Backwards compatibility is a promise, not a preference

The other half of the discipline is modernisation without betrayal. Legacy formats here are not technical debt to be impatiently paid down — they're a public commitment. Somewhere there is a script written years ago by someone who has moved on, parsing a fixed-format export, and it has every right to keep working. So we modernise the way you renovate a building people still live in: you add, you don't subtract. New APIs and richer representations sit alongside the old outputs; the old outputs keep their exact shape, their exact quirks, sometimes including quirks I'd love to fix but can't, because a quirk that's been stable for a decade is now part of the contract.

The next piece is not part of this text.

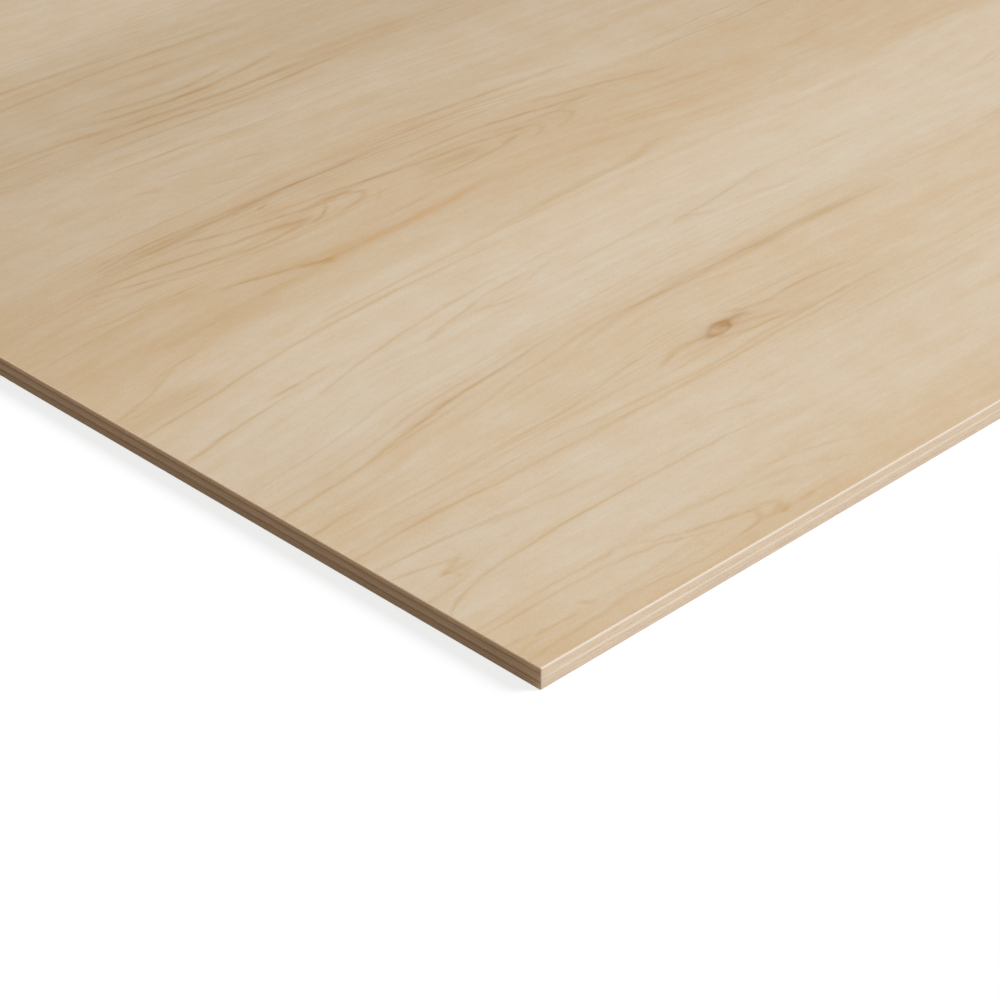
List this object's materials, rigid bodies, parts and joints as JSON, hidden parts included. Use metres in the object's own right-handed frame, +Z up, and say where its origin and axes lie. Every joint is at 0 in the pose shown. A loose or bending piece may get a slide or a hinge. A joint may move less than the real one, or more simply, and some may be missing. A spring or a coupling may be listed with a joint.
{
  "type": "plywood sheet",
  "caption": "Full flat sheet of plywood with a pale wood face, banded veneer edges and lightly eased arrises and corners.",
  "frame": {"origin": "middle of the underside, on the floor that the sheet lies on", "axes": "+X along the sheet's length and its face grain, +Y across its width, +Z up through its thickness to the face veneer"},
  "size_m": [2.44, 1.22, 0.018],
  "materials": {
    "face_veneer": "sanded, satin",
    "crossband": "sawn edge, matte",
    "core_veneer": "sawn edge, matte",
    "back_veneer": "lightly sanded, matte"
  },
  "bodies": {
    "root": {"face_veneer": "face_veneer", "upper_crossband": "crossband", "core_veneer": "core_veneer", "lower_crossband": "crossband", "back_veneer": "back_veneer"}
  },
  "joints": []
}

That requires a particular temperament, and it's one public-sector delivery teaches you whether you like it or not. You move deliberately. You write the migration guide before you need it. You assume a long deprecation horizon measured in years, not sprints. You treat "this change is invisible to every existing consumer" as the headline success, not the boring caveat. CI/CD, automated checks, generated documentation — all of it exists to make caution cheap and repeatable, so that being careful doesn't mean being slow.

People sometimes ask what's hard about maintaining a list of bus stops. The honest answer is that the list is easy; the guarantee is hard. Anyone can produce data. Producing data that thousands of strangers can build on for a decade without ever having to question it — that's an engineering discipline, and I've come to think it's one of the most underrated ones we have.